When I started to develop the Robust Services Core (RSC), I had a reasonable knowledge of C++ but was far from proficient. The code grew very organically and was continually refactored. As I became more familiar with C++ and needed to revisit areas of the code that had lain dormant for a while, I kept finding things that I would now do differently. But there was always more code to develop and never enough time to do a tedious code inspection to find and "fix" all the things that could be improved.
Eventually I decided that, at the very least, it would be nice to clean up all the
#include directives. Surely there was a publicly available tool for this. This was circa 2013, and the only thing I found was a Google initiative called "Include What You Use", which appeared to have been mothballed.1 I therefore decided to write such a tool as a diversion from the main focus of RSC.
Some diversion! It soon became apparent that fixing
#include lists, to add the directives that should be there and remove those that shouldn't, meant writing a parser. And not just a parser, but something closer to a compiler, because it would also have to do name resolution and other things. Another option was to take an open-source C++ compiler and either modify it or extract the necessary information from files that it might produce.
Rather than give up, I decided to try writing the tool from scratch.

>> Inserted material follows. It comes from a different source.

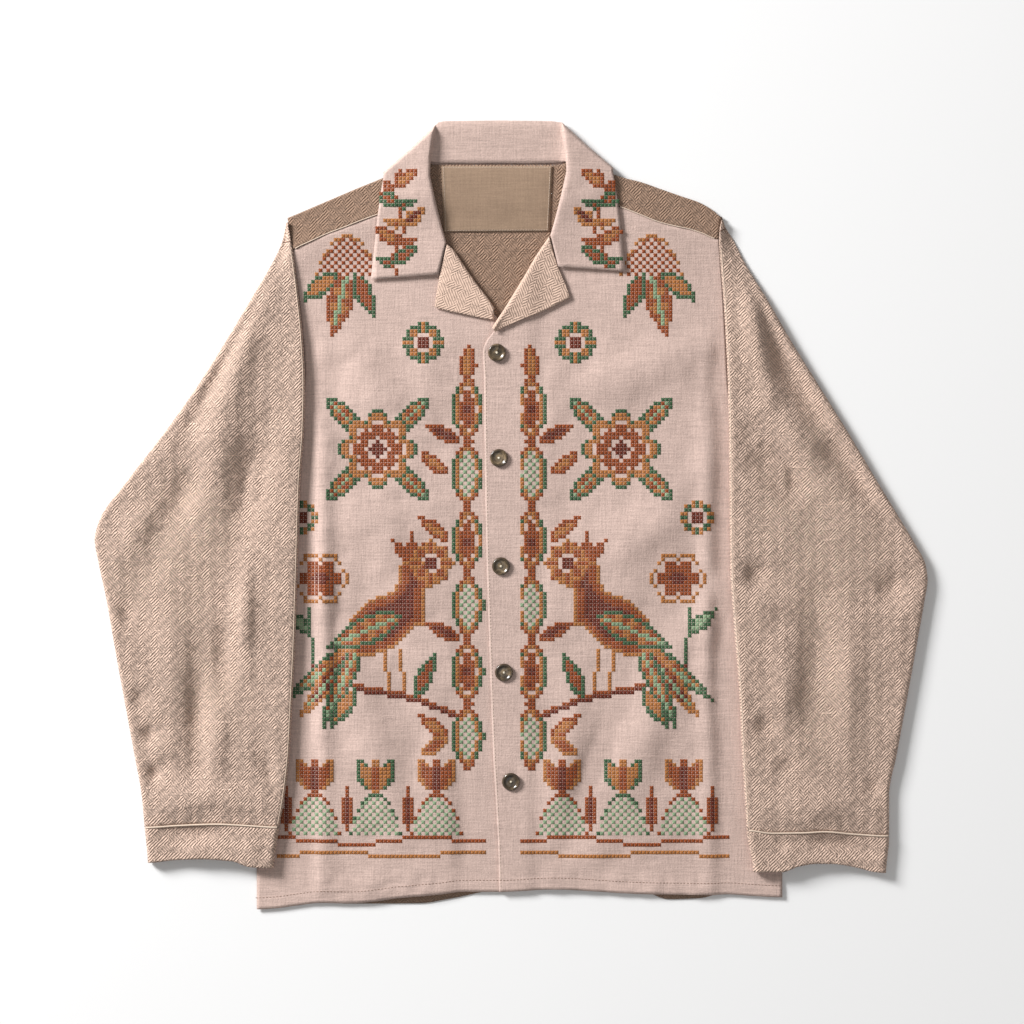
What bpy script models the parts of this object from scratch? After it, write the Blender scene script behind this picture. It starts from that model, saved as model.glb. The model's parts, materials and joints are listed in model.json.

It would be a learning experience, even if the attempt ultimately had to be abandoned. This article describes the current state of the code that emerged.
Using the Code
Not only does the code clean up
#include directives, it serves as an automated Scott Meyers code inspector that can implement some of its recommendations by suitably editing the source code. Its main drawback is that it only supports the subset of C++11 that RSC uses. Although this is a reasonable subset of the language, what's missing will hamper its usefulness to projects that use unsupported language features. Adding one of these missing language features can be anywhere from moderately easy to quite challenging. Nonetheless, feel free to request that a specific language feature be supported—or even volunteer to implement it! This will make the tool useful to a wider range of projects.
Unlike previous articles that I've written, this one focuses more on how to use the code, and not much on how it works. However, it will provide a high-level overview of the design as a roadmap for those who want to dig into the code.
Defining the Library
Before the tool can be used, the files that make up the code base must be defined. This can be done right after RSC starts by entering the command
buildlib from the CLI. That "
>" is RSC's CLI prompt and is not entered, but this article uses it to denote a CLI command. A dump of all CLI commands is available in help.cli2; scroll down to somewhere after line 1200, to "
full", to see those in the ct directory, which is where the tool is implemented.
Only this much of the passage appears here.